For certain age groups, exposure to negative job aspects could reflect entry-level jobs or those taken to support studying. If these experiences are transient, it may have less in the way of health consequences. But if they are persistent over the life course, this may lead to accumulation of health damage through a persistently negative psychosocial environment.

Ethnicity

There are differences in exposure to low quality work by different ethnic groups. For example, 17% and 18% of employees respectively of Black or mixed ethnicity report experiencing three or more negative job aspects, compared to 12% of white British employees. For two or more negative job aspects, the figures are around 10 percentage points higher for Pakistani, Bangladeshi, Black, and Mixed ethnicity groups relative to White ethnic groups and those of Indian heritage.  

The percentage of employees experiencing at least two negative job aspects is highest for Pakistani/Bangladeshi employees (43%), and lowest for Indian employees (31%). 

Type of job

The proportion of people reporting multiple negative job quality aspects varies across the different occupation groups. 19% of all management and professional jobs have at least two negative job aspects and 8% have at least three and more. The proportions are much higher for lower-skilled occupations: 32% of all semi-routine and routine jobs have at least two negative job aspects and 8% have at least three and more.  

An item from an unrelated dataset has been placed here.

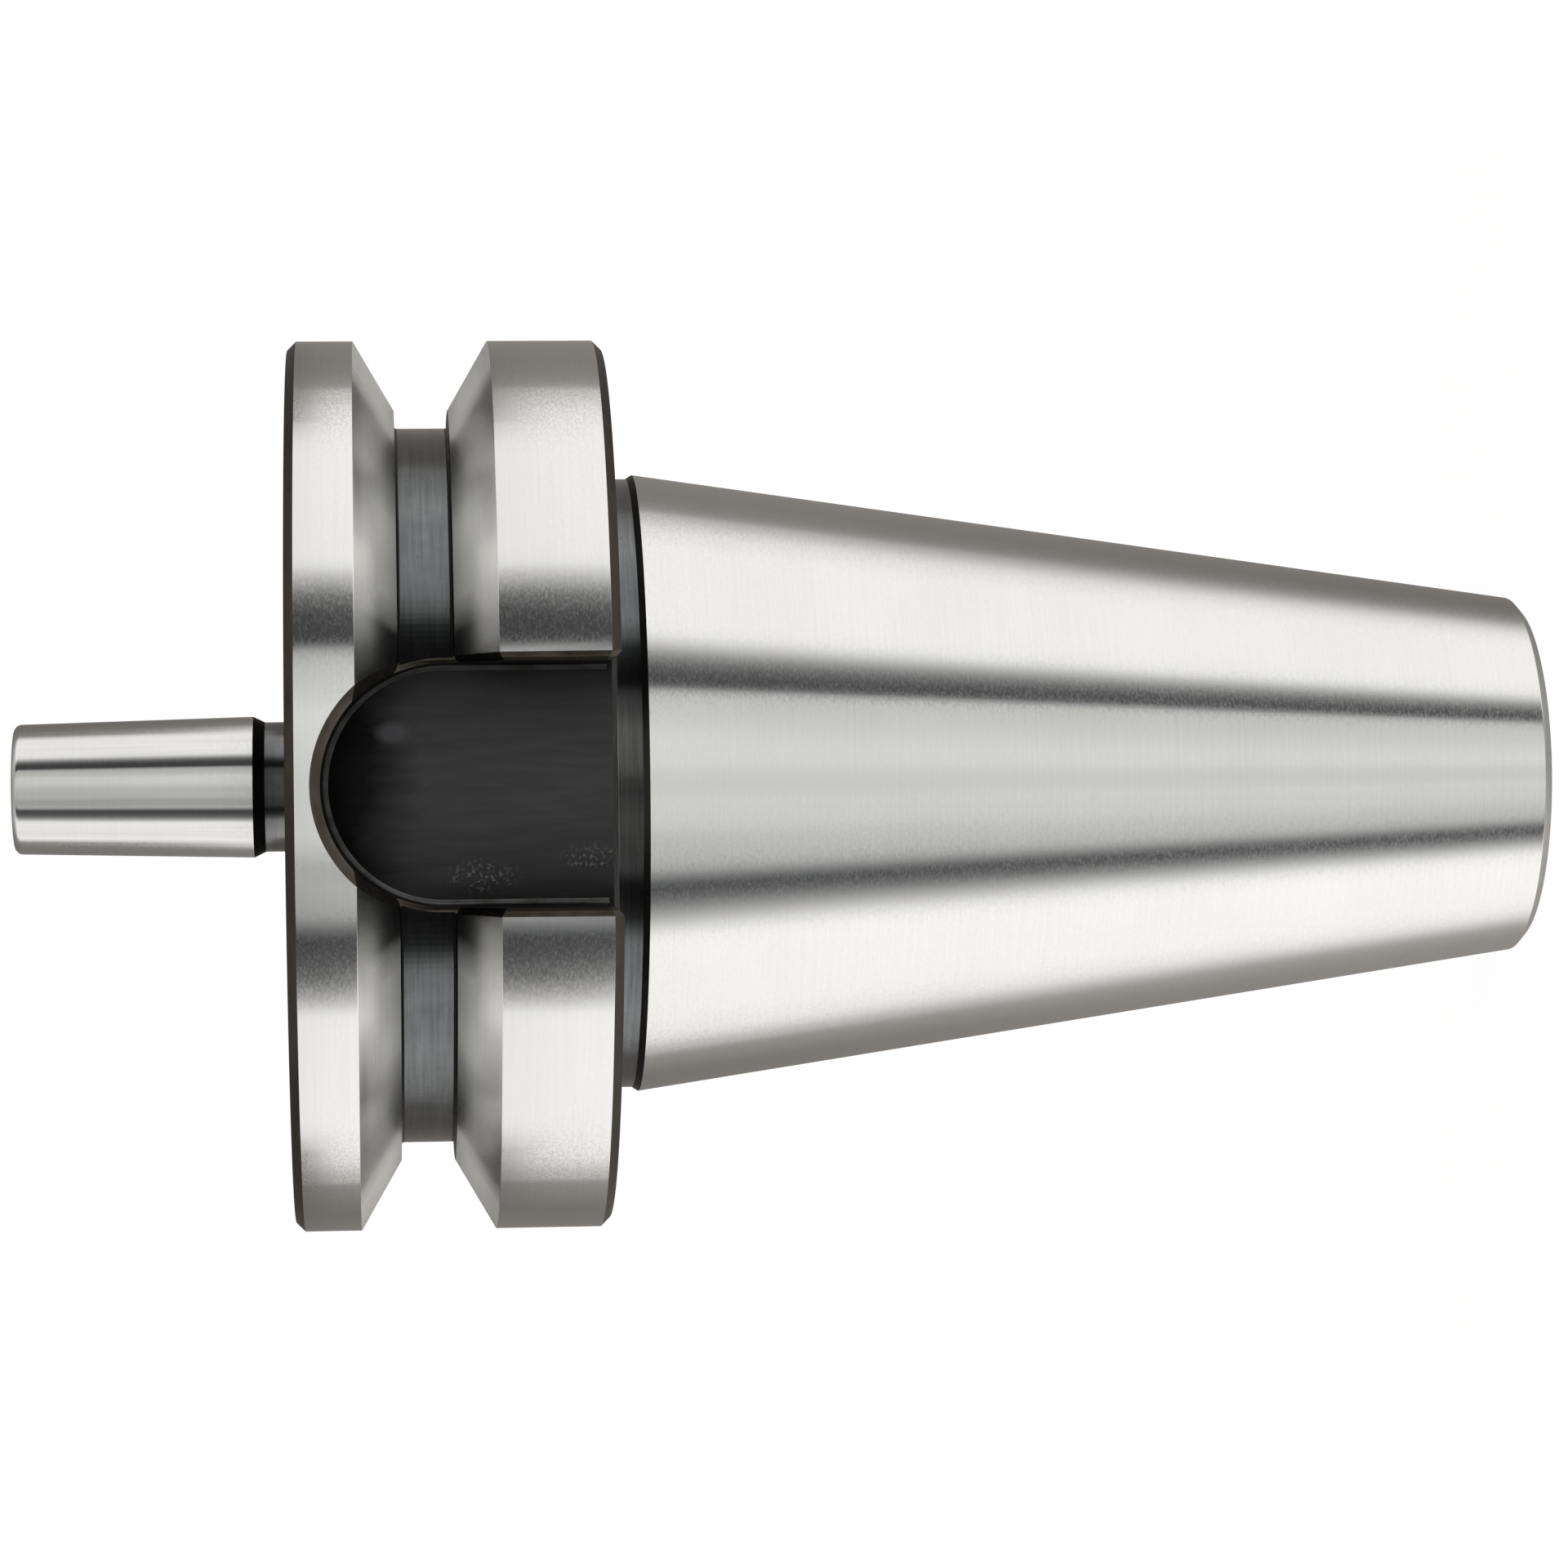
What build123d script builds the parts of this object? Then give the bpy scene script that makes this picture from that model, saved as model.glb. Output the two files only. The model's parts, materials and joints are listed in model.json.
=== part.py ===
from build123d import *
import os
from math import radians, tan

# Drill chuck arbor for a machining centre, turned, milled and ground from one
# bar of steel. It stands on the small end of its spindle taper, with the
# origin at the centre of that face, the axis along +Z and the chuck stub up.
# All lengths are in millimetres.

# Spindle taper: 7/24 on diameter, measured down from the gauge line
gauge_diameter = 69.85
taper_rate = 7 / 24
taper_length = 101.8
small_end_chamfer = 1.0

# Collar between the taper and the flange, and the grinding relief that ends
# the taper just short of the gauge line
collar_diameter = 68.8
relief_below_gauge = 0.5
relief_above_gauge = 0.4

# Flange, measured up from the gauge line
flange_diameter = 100.0
flange_back = 3.0
flange_front = 38.0
flange_chamfer = 1.0

# Gripper groove: a V with a square-walled relief at its root
groove_height = 23.2
groove_angle = 60.0
groove_mouth = 15.0
groove_relief_width = 6.0
groove_relief_depth = 2.0
groove_corner_fillet = 0.3

# Two drive slots, open at the back of the flange and round at the front
slot_count = 2
slot_width = 25.7
slot_floor_step = 1.0
slot_end_height = 34.35
slot_edge_chamfer = 0.9
slot_floor_fillet = 0.6

# Neck between the flange and the chuck stub
neck_diameter = 14.6
neck_length = 3.0
neck_fillet = 0.8
neck_cone_length = 1.3

# Chuck stub: a slow self-holding taper with its own gauge plane
stub_gauge_diameter = 15.733
stub_taper_rate = 1 / 20.02
stub_gauge_to_end = 24.0
stub_end_height = 69.0
stub_end_chamfer = 0.5

# Centre hole in the end of the stub, for grinding between centres
centre_drill_diameter = 2.5
centre_mouth_diameter = 5.3
centre_angle = 60.0
centre_depth = 5.5

# Socket for the pull stud, in the small end of the spindle taper
pilot_diameter = 25.0
pilot_depth = 11.5
pilot_chamfer = 0.8
thread_diameter = 24.0
thread_depth = 47.0
tap_drill_diameter = 21.0
tap_drill_depth = 58.0
drill_point_angle = 118.0

# How near two places lie to count as one
tolerance = 0.001

# A slot's floor lies just outside the collar, so that a drive key clears it
slot_floor = collar_diameter / 2 + slot_floor_step

# Heights along the axis, from the small end up
gauge_z = taper_length
collar_z = gauge_z + relief_above_gauge
flange_back_z = gauge_z + flange_back
flange_front_z = gauge_z + flange_front
groove_z = gauge_z + groove_height
cone_z = flange_front_z + neck_length
stub_root_z = cone_z + neck_cone_length
stub_end_z = gauge_z + stub_end_height


def taper_radius(z):
    """Radius of the spindle taper at height z."""
    return (gauge_diameter - (gauge_z - z) * taper_rate) / 2


def stub_radius(z):
    """Radius of the chuck stub at height z."""
    below_end = stub_end_z - z
    return (stub_gauge_diameter + (below_end - stub_gauge_to_end) * stub_taper_rate) / 2


def in_slot(plane, edge):
    """The edge's ends and middle from a slot's floor plane, or nothing if it leaves the slot."""
    places = [plane.to_local_coords(edge.position_at(along)) for along in (0, 0.5, 1)]
    inside = all(abs(p.X) < slot_width / 2 + tolerance and p.Z > -tolerance for p in places)
    return places if inside else []


def rim_edges(plane, edges):
    """The outer edges of a slot's wall, and those where it runs out at the flange's back."""
    chosen = []
    for edge in edges:
        places = in_slot(plane, edge)
        if not places or places[1].Z < tolerance:
            continue
        runs_down = abs(edge.tangent_at(0.5).dot(plane.z_dir)) > 1 - tolerance
        at_back = abs(places[1].Y - flange_back_z) < tolerance
        if at_back or not runs_down:
            chosen.append(edge)
    return chosen


def foot_edges(plane, edges):
    """The inner corners between a slot's wall and its floor."""
    chosen = []
    for edge in edges:
        places = in_slot(plane, edge)
        if places and all(p.Z < tolerance for p in places) and places[1].Y > flange_back_z + tolerance:
            chosen.append(edge)
    return chosen


# The turned blank: taper, collar, flange, neck and stub in one half section
relief_z = gauge_z - relief_below_gauge
flange_radius = flange_diameter / 2
neck_radius = neck_diameter / 2
with BuildPart() as arbor:
    with BuildSketch(Plane.XZ) as blank_section:
        with BuildLine():
            Polyline(
                (0, 0),
                (taper_radius(0) - small_end_chamfer, 0),
                (taper_radius(small_end_chamfer), small_end_chamfer),
                (taper_radius(relief_z), relief_z),
                (collar_diameter / 2, collar_z),
                (collar_diameter / 2, flange_back_z),
                (flange_radius - flange_chamfer, flange_back_z),
                (flange_radius, flange_back_z + flange_chamfer),
                (flange_radius, flange_front_z - flange_chamfer),
                (flange_radius - flange_chamfer, flange_front_z),
                (neck_radius, flange_front_z),
                (neck_radius, cone_z),
                (stub_radius(stub_root_z), stub_root_z),
                (stub_radius(stub_end_z - stub_end_chamfer), stub_end_z - stub_end_chamfer),
                (stub_radius(stub_end_z) - stub_end_chamfer, stub_end_z),
                (0, stub_end_z),
                close=True,
            )
        make_face()
        neck_root = blank_section.vertices().sort_by_distance((neck_radius, 0, flange_front_z))[0]
        fillet(neck_root, neck_fillet)
    revolve(axis=Axis.Z)

    # The two flanks of the gripper groove, turned all round the flange
    flank_slope = tan(radians(groove_angle / 2))
    relief_half = groove_relief_width / 2
    root_radius = flange_radius - (groove_mouth / 2 - relief_half) / flank_slope
    relief_radius = root_radius - groove_relief_depth
    with BuildSketch(Plane.XZ):
        with BuildLine():
            Polyline(
                (root_radius, groove_z - relief_half),
                (flange_radius, groove_z - groove_mouth / 2),
                (flange_radius, groove_z + groove_mouth / 2),
                (root_radius, groove_z + relief_half),
                close=True,
            )
        make_face()
    revolve(axis=Axis.Z, mode=Mode.SUBTRACT)

    # Socket for the pull stud: chamfer, pilot bore, thread and drill point
    drill_point = tap_drill_diameter / 2 / tan(radians(drill_point_angle / 2))
    with BuildSketch(Plane.XZ):
        with BuildLine():
            Polyline(
                (0, 0),
                (pilot_diameter / 2 + pilot_chamfer, 0),
                (pilot_diameter / 2, pilot_chamfer),
                (pilot_diameter / 2, pilot_depth),
                (thread_diameter / 2, pilot_depth),
                (thread_diameter / 2, thread_depth),
                (tap_drill_diameter / 2, thread_depth),
                (tap_drill_diameter / 2, tap_drill_depth),
                (0, tap_drill_depth + drill_point),
                close=True,
            )
        make_face()
    revolve(axis=Axis.Z, mode=Mode.SUBTRACT)

    # Centre hole in the end of the stub
    with Locations((0, 0, stub_end_z)):
        CounterSinkHole(
            centre_drill_diameter / 2,
            centre_mouth_diameter / 2,
            depth=centre_depth,
            counter_sink_angle=centre_angle,
        )

    # Drive slots, milled from the outside down to a flat floor
    slot_arc_z = gauge_z + slot_end_height - slot_width / 2
    slot_planes = [
        Plane.XZ.rotated((0, 0, 360 / slot_count * turn)).offset(slot_floor)
        for turn in range(slot_count)
    ]
    with BuildSketch(*slot_planes):
        with Locations((0, slot_arc_z)):
            Circle(slot_width / 2)
            Rectangle(slot_width, slot_arc_z - collar_z, align=(Align.CENTER, Align.MAX))
    extrude(amount=flange_radius - slot_floor, mode=Mode.SUBTRACT)

    # Every outer edge of a slot is chamfered, and the foot of its wall rounded
    slot_rims = [edge for plane in slot_planes for edge in rim_edges(plane, arbor.edges())]
    chamfer(slot_rims, slot_edge_chamfer)
    slot_feet = [edge for plane in slot_planes for edge in foot_edges(plane, arbor.edges())]
    fillet(slot_feet, slot_floor_fillet)

    # The square relief at the root of the groove
    with BuildSketch(Plane.XZ) as relief_section:
        with Locations((relief_radius, groove_z)):
            Rectangle(
                groove_relief_depth,
                groove_relief_width,
                align=(Align.MIN, Align.CENTER),
            )
        inner_corners = relief_section.vertices().group_by(Axis.X)[0]
        fillet(inner_corners, groove_corner_fillet)
    revolve(axis=Axis.Z, mode=Mode.SUBTRACT)

os.makedirs("parts", exist_ok=True)
arbor.part.label = "arbor"
export_step(arbor.part, "parts/arbor.step")
print("arbor", arbor.part.is_valid, round(arbor.part.volume), "mm3", arbor.part.bounding_box())
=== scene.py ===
# %% [markdown]
# # A drill chuck arbor, dressed for its portrait
#
# The real arbor is one bar of steel. A lathe turns it, a mill cuts two slots
# in its flange, a black oxide bath darkens it all over, and a grinder then
# brightens the faces that have to be true. This lesson takes the packed
# solid as the frame and builds the surface that you see round it: first the
# camera and the studio, then the turned body, the slots, the thread inside,
# and last the finishes.
#
# The scene is in metres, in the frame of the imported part: the arbor stands on
# its small end, its axis is Z and the chuck's stub points up. Its sizes are
# written in millimetres.

# %% Load the frame
import json
import math

import bpy
from mathutils import Euler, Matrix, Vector

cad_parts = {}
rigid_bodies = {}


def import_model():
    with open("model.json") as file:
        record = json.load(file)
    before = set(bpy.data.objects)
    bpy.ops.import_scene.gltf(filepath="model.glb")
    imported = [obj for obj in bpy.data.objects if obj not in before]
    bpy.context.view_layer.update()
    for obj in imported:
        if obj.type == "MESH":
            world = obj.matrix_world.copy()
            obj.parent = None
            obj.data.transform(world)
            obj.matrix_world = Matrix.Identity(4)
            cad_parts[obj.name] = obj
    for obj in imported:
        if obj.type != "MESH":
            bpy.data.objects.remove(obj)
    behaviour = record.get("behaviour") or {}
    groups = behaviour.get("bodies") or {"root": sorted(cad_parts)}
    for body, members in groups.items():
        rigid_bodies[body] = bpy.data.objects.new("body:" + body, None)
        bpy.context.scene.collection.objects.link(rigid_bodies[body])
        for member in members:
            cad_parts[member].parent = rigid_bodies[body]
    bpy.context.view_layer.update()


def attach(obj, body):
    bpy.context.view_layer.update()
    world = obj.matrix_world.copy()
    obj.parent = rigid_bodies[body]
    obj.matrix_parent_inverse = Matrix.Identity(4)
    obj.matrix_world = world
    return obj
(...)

Except for low pay, the above chart constructs job quality indicators in a similar vein to Chandola & Zhang

Low quality work is measured as follows: 

  • Low job satisfaction: employees who report feeling somewhat, mostly, or completely dissatisfied with their job. 
  • Low job autonomy: across five dimensions of job autonomy, an average score indicating some or a lot of limitation. 
  • Job wellbeing: across six measures of emotional perceptions of jobs (whether it inspires feelings of tension, unease, worry, depression, gloom, or misery), an average score indicating these feelings some, most or all the time.
  • Job security: perception that job loss is likely or very likely in the next 12 months.
  • Low pay: below 2/3s of UK hourly median pay.

Source: Health Foundation analysis using UK Household Longitudinal Study, University of Essex.

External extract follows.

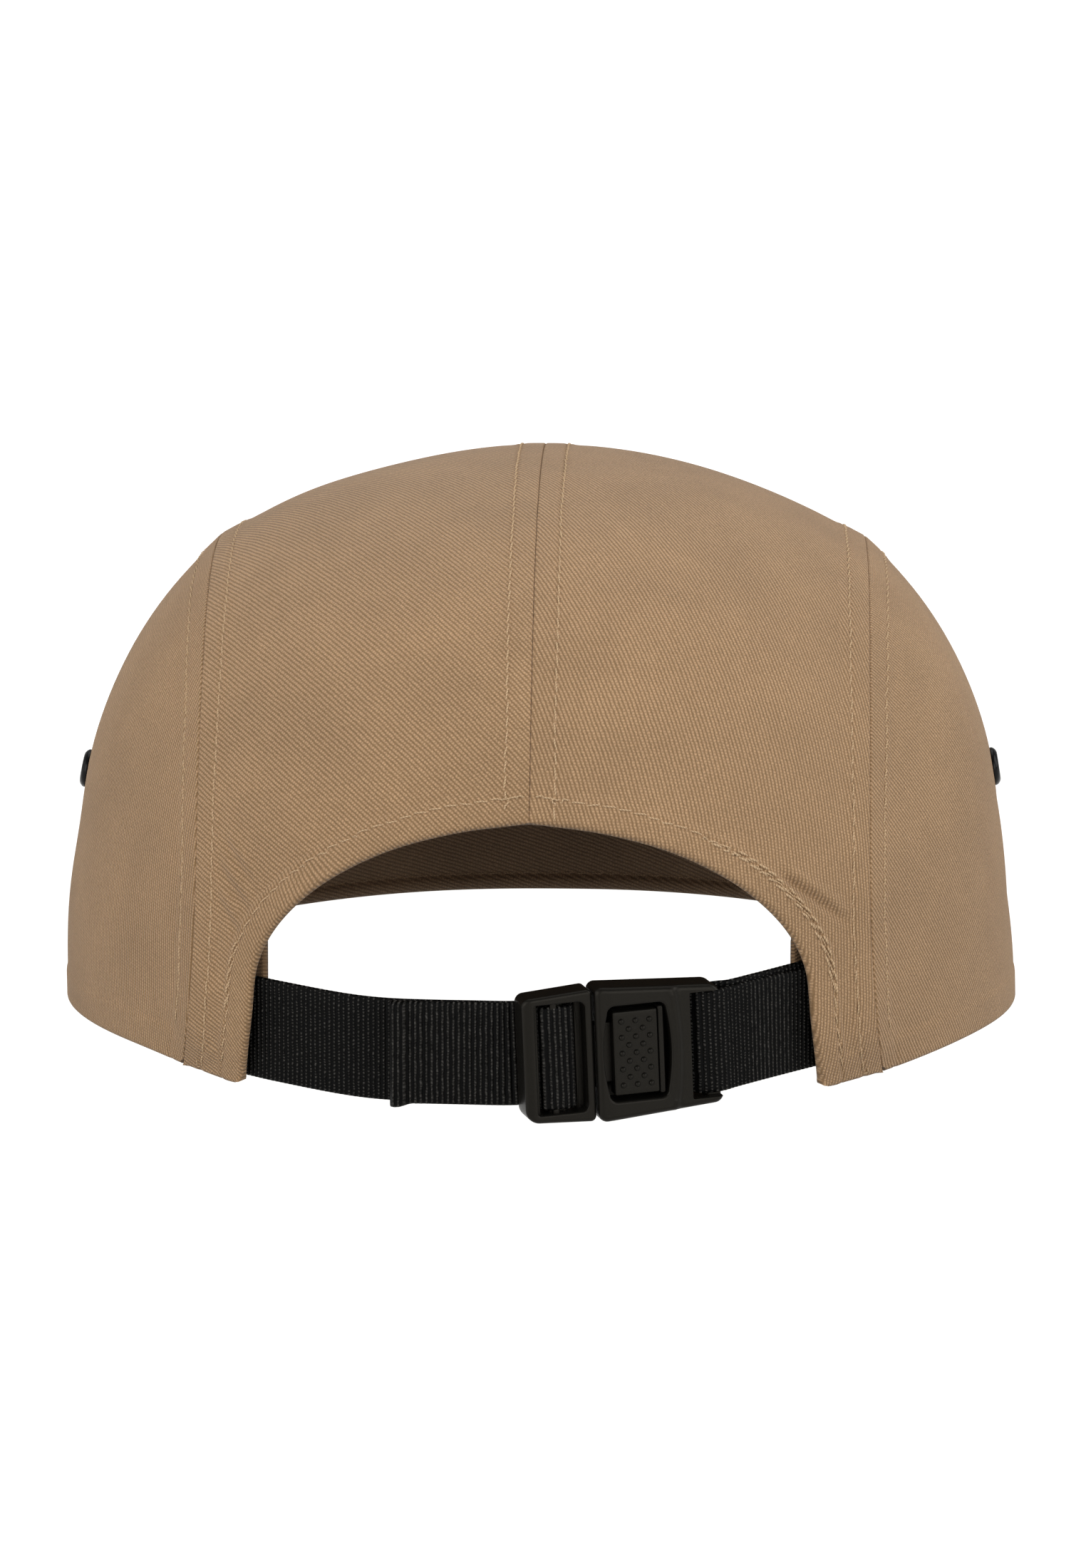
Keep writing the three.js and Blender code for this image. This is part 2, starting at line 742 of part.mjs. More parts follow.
function bodySolid() {
  const { from, to, halfHeightLeft, halfHeightRight, depth, back } = BODY;
  const shell = plate(from, to, halfHeightLeft, halfHeightRight, depth, 1.4, 0.6);
  const { windowFrom, windowTo, windowHalf, mouthHalf, mouthFront } = BODY;
  const window = block(windowFrom, windowTo, -windowHalf, windowHalf, back, depth + 1);
  const mouth = block(from - 1, windowFrom + 0.2, -mouthHalf, mouthHalf, back, mouthFront);
  const slot = block(BODY.slotFrom, to + 1, -BODY.slotHalf, BODY.slotHalf, -1, depth + 1);
  const reach = BODY.slotHalf + 0.4;
  const bar = block(BODY.barFrom, BODY.barTo, -reach, reach, BODY.barBack, BODY.barFront);
  return shell.subtract(window).subtract(mouth).subtract(slot).add(bar);
}

function buttonSolid() {
  const { root, padFrom, padTo, padHalf, padBack, padFront, tipTo, tipHalf, armHalf } = BUTTON;
  const pad = block(padFrom, padTo, -padHalf, padHalf, padBack, padFront);
  const arm = block(root, padFrom + 0.5, -armHalf, armHalf, BUTTON.armBack, BUTTON.armFront);
  const tip = block(padTo - 0.5, tipTo, -tipHalf, tipHalf, padBack, BUTTON.tipFront);
  let button = pad.add(arm).add(tip);
  const [left, middle, right] = BUTTON.bumpColumns;
  for (let row = 0; row < BUTTON.bumpRows; row++) {
    const v = (row - (BUTTON.bumpRows - 1) / 2) * BUTTON.bumpRise / 2;
    const inRow = row % 2 === 0 ? [left, middle, right] : [(left + middle) / 2, (middle + right) / 2];
    for (const u of inRow) {
      const bump = new THREE.ConeGeometry(BUTTON.bumpRadius, BUTTON.bumpHeight, 6);
      bump.rotateX(Math.PI / 2);
      button = button.add(toSolid(bump.translate(u, v, padFront)));
    }
  }
  return button;
}

addPiece(buckle, 'buckle_adjuster', toGeometry(adjusterSolid()), PLASTIC);
addPiece(buckle, 'buckle_body', toGeometry(bodySolid()), PLASTIC);
addPiece(buckle, 'buckle_button', toGeometry(buttonSolid()), PLASTIC);

// The origin is the middle of the footprint, on the floor under the lowest point.
cap.updateMatrixWorld(true);
const box = new THREE.Box3().setFromObject(cap, true);
cap.position.set(0, -(box.min.y + box.max.y) / 2, -box.min.z);
cap.updateMatrixWorld(true);

export default cap;
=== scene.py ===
# A five-panel jockey cap of khaki cotton twill, seen from behind: the arched opening, the webbing
# strap and its press buckle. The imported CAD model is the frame, and the cloth is sewn round it.

import math

import bmesh
import bpy
import numpy as np
from mathutils import Matrix, Vector, bvhtree, kdtree, noise


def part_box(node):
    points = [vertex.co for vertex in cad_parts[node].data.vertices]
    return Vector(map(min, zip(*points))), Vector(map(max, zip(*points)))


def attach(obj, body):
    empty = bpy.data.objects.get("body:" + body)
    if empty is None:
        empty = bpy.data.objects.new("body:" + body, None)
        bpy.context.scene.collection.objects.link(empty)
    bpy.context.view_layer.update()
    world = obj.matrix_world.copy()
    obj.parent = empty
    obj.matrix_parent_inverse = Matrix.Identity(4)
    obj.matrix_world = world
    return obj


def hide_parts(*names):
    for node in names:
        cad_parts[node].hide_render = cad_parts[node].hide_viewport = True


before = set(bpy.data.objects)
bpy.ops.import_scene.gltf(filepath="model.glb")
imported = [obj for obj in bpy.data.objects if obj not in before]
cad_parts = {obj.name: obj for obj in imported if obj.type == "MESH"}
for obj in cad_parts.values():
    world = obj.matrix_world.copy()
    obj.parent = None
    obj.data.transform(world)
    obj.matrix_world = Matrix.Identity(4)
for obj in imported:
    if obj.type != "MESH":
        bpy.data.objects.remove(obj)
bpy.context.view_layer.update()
scene = bpy.context.scene

# The studio: a pale matt floor under soft, even light from large diffusers, and a long lens behind
# the cap, a little above the rim. Lengths in this file are millimetres until they are placed.

MM = 0.001
PEAK_REACH = 165
CROWN_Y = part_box("peak")[0].y / MM + PEAK_REACH


def placed(points):
    """Points of the crown's own frame, in millimetres, as points of the row frame, in metres."""
    return (np.asarray(points, float) + [0, CROWN_Y, 0]) * MM


def linear(hex_colour):
    """An sRGB hex colour as linear RGBA."""
    shares = [int(hex_colour[i:i + 2], 16) / 255 for i in (1, 3, 5)]
    return [s / 12.92 if s <= 0.04045 else ((s + 0.055) / 1.055) ** 2.4 for s in shares] + [1]


def set_inputs(tree, node, inputs):
    """Sets a node's inputs, or links them where a value is another node or one of its outputs."""
    for name, value in dict(inputs).items():
        if isinstance(value, bpy.types.Node):
            value = value.outputs[0]
        if isinstance(value, bpy.types.NodeSocket):
            tree.links.new(value, node.inputs[name])
        else:
            node.inputs[name].default_value = value


def add_node(tree, kind, settings=(), inputs=()):
    """Adds a shader node, gives it its settings, and sets or links its inputs."""
    node = tree.nodes.new("ShaderNode" + kind)
    for name, value in dict(settings).items():
        setattr(node, name, value)
    set_inputs(tree, node, inputs)
    return node


def new_material(name):
    """A bare material, its node tree and its surface shader."""
    material = bpy.data.materials.new(name)
    material.use_nodes = True
    return material, material.node_tree, material.node_tree.nodes["Principled BSDF"]


def add_object(name, data):
    """A new object in the scene."""
    thing = bpy.data.objects.new(name, data)
    scene.collection.objects.link(thing)
    return thing


VIEW_ELEVATION = math.radians(12)
VIEW_TURN = math.radians(1.4)
VIEW_DISTANCE = 1800
VIEW_TARGET = (-0.27, 0, 42)
LENS = 218

into_picture = Vector((
    math.sin(VIEW_TURN) * math.cos(VIEW_ELEVATION),
    -math.cos(VIEW_TURN) * math.cos(VIEW_ELEVATION),
    -math.sin(VIEW_ELEVATION),
))
camera = add_object("camera", bpy.data.cameras.new("camera"))
camera.data.lens = LENS
camera.data.clip_end = 20
camera.location = Vector(placed(VIEW_TARGET)) - into_picture * VIEW_DISTANCE * MM
camera.rotation_euler = into_picture.to_track_quat("-Z", "Y").to_euler()
scene.camera = camera
scene.view_settings.view_transform = "Standard"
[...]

Where are people most likely to experience low-quality work?

Low quality work is most prevalent in Wales, Northern Ireland, the North East and the urban West Midlands. 

Why does this matter? 

This evidence illustrates the level of inequality across and within different regions in the UK. It shows that employees working in some parts of the country are more prone to experience adverse job qualities, highlighted the need for adequately resourced local strategies. 

Discussion 

The areas with the lowest proportion of employees reporting multiple negative job aspects are rural areas of the South West and North West of England (less than 30% for both) and London (30%). The areas with the highest proportion of employees reporting multiple negative job aspects are rural Northern Ireland, the rural parts of the North East, and urban parts of both Wales and the West Midlands, all with prevalence above 40%. 

This provides some insight into inequalities within regions: in the North West and the West Midlands, the rural areas are relatively prosperous on this measure (29% and 32%) compared to the urban parts of these areas (39% and 42%). 

The average proportion of employees with multiple negative job aspects is 37% for urban areas, and 35% for rural areas. 

Except for low pay, the above chart constructs job quality indicators in a similar vein to Chandola & Zhang

Low quality work is measured as follows: 

  • Low job satisfaction: employees who report feeling somewhat, mostly, or completely dissatisfied with their job. 
  • Low job autonomy: across five dimensions of job autonomy, an average score indicating some or a lot of limitation. 
  • Job wellbeing: across six measures of emotional perceptions of jobs (whether it inspires feelings of tension, unease, worry, depression, gloom, or misery), an average score indicating these feelings some, most or all the time.
  • Job security: perception that job loss is likely or very likely in the next 12 months.
  • Low pay: below 2/3s of UK hourly median pay.